*DATASET SECTION*:
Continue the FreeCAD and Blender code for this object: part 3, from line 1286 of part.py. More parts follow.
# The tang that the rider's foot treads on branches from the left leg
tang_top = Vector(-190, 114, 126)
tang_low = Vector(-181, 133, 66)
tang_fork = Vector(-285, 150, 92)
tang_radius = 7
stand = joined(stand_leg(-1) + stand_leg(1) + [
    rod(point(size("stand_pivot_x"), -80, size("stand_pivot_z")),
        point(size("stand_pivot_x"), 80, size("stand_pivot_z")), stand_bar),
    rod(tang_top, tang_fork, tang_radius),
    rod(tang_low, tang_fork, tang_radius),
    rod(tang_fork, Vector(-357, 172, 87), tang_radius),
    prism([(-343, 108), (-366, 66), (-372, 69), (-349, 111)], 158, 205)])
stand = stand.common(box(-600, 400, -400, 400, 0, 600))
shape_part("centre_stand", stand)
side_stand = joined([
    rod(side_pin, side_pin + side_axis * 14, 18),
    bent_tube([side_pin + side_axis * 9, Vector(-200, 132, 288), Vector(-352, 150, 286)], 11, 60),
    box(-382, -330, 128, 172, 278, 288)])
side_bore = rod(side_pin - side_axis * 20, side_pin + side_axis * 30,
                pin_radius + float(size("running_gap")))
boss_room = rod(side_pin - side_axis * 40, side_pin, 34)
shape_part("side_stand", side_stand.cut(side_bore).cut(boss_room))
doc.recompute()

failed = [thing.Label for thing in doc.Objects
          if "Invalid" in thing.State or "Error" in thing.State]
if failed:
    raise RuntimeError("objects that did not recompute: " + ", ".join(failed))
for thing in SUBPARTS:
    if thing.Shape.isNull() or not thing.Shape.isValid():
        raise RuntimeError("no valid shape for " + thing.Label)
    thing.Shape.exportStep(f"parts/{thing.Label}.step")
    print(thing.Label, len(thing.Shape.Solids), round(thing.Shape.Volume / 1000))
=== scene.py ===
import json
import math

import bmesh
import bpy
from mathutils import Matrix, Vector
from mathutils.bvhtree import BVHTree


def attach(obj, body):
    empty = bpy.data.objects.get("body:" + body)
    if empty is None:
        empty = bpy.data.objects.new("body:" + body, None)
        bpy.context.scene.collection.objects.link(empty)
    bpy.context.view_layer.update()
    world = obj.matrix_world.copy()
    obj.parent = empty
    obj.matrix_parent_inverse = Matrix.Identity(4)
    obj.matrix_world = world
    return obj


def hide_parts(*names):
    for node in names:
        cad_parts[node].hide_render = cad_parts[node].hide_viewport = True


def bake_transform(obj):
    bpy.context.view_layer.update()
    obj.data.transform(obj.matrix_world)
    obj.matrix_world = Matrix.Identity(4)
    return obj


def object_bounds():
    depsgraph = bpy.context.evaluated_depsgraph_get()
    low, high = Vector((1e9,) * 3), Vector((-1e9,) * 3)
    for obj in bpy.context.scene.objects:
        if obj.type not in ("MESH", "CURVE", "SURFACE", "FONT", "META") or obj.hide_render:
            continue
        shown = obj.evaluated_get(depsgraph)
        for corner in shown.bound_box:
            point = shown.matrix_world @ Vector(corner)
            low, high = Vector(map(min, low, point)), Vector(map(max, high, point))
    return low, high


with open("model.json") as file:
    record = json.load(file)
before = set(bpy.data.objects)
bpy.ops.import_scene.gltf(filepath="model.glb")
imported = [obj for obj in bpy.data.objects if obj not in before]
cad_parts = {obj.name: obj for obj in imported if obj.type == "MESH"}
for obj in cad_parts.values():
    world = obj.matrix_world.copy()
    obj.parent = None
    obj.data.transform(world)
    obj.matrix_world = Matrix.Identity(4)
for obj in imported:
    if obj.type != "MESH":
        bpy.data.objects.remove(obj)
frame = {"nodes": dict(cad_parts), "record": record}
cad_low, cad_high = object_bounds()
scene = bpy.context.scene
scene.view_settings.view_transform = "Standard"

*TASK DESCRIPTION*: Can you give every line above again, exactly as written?

*WORKED ANSWER*:
Continue the FreeCAD and Blender code for this object: part 3, from line 1286 of part.py. More parts follow.
# The tang that the rider's foot treads on branches from the left leg
tang_top = Vector(-190, 114, 126)
tang_low = Vector(-181, 133, 66)
tang_fork = Vector(-285, 150, 92)
tang_radius = 7
stand = joined(stand_leg(-1) + stand_leg(1) + [
    rod(point(size("stand_pivot_x"), -80, size("stand_pivot_z")),
        point(size("stand_pivot_x"), 80, size("stand_pivot_z")), stand_bar),
    rod(tang_top, tang_fork, tang_radius),
    rod(tang_low, tang_fork, tang_radius),
    rod(tang_fork, Vector(-357, 172, 87), tang_radius),
    prism([(-343, 108), (-366, 66), (-372, 69), (-349, 111)], 158, 205)])
stand = stand.common(box(-600, 400, -400, 400, 0, 600))
shape_part("centre_stand", stand)
side_stand = joined([
    rod(side_pin, side_pin + side_axis * 14, 18),
    bent_tube([side_pin + side_axis * 9, Vector(-200, 132, 288), Vector(-352, 150, 286)], 11, 60),
    box(-382, -330, 128, 172, 278, 288)])
side_bore = rod(side_pin - side_axis * 20, side_pin + side_axis * 30,
                pin_radius + float(size("running_gap")))
boss_room = rod(side_pin - side_axis * 40, side_pin, 34)
shape_part("side_stand", side_stand.cut(side_bore).cut(boss_room))
doc.recompute()

failed = [thing.Label for thing in doc.Objects
          if "Invalid" in thing.State or "Error" in thing.State]
if failed:
    raise RuntimeError("objects that did not recompute: " + ", ".join(failed))
for thing in SUBPARTS:
    if thing.Shape.isNull() or not thing.Shape.isValid():
        raise RuntimeError("no valid shape for " + thing.Label)
    thing.Shape.exportStep(f"parts/{thing.Label}.step")
    print(thing.Label, len(thing.Shape.Solids), round(thing.Shape.Volume / 1000))
=== scene.py ===
import json
import math

import bmesh
import bpy
from mathutils import Matrix, Vector
from mathutils.bvhtree import BVHTree


def attach(obj, body):
    empty = bpy.data.objects.get("body:" + body)
    if empty is None:
        empty = bpy.data.objects.new("body:" + body, None)
        bpy.context.scene.collection.objects.link(empty)
    bpy.context.view_layer.update()
    world = obj.matrix_world.copy()
    obj.parent = empty
    obj.matrix_parent_inverse = Matrix.Identity(4)
    obj.matrix_world = world
    return obj


def hide_parts(*names):
    for node in names:
        cad_parts[node].hide_render = cad_parts[node].hide_viewport = True


def bake_transform(obj):
    bpy.context.view_layer.update()
    obj.data.transform(obj.matrix_world)
    obj.matrix_world = Matrix.Identity(4)
    return obj


def object_bounds():
    depsgraph = bpy.context.evaluated_depsgraph_get()
    low, high = Vector((1e9,) * 3), Vector((-1e9,) * 3)
    for obj in bpy.context.scene.objects:
        if obj.type not in ("MESH", "CURVE", "SURFACE", "FONT", "META") or obj.hide_render:
            continue
        shown = obj.evaluated_get(depsgraph)
        for corner in shown.bound_box:
            point = shown.matrix_world @ Vector(corner)
            low, high = Vector(map(min, low, point)), Vector(map(max, high, point))
    return low, high


with open("model.json") as file:
    record = json.load(file)
before = set(bpy.data.objects)
bpy.ops.import_scene.gltf(filepath="model.glb")
imported = [obj for obj in bpy.data.objects if obj not in before]
cad_parts = {obj.name: obj for obj in imported if obj.type == "MESH"}
for obj in cad_parts.values():
    world = obj.matrix_world.copy()
    obj.parent = None
    obj.data.transform(world)
    obj.matrix_world = Matrix.Identity(4)
for obj in imported:
    if obj.type != "MESH":
        bpy.data.objects.remove(obj)
frame = {"nodes": dict(cad_parts), "record": record}
cad_low, cad_high = object_bounds()
scene = bpy.context.scene
scene.view_settings.view_transform = "Standard"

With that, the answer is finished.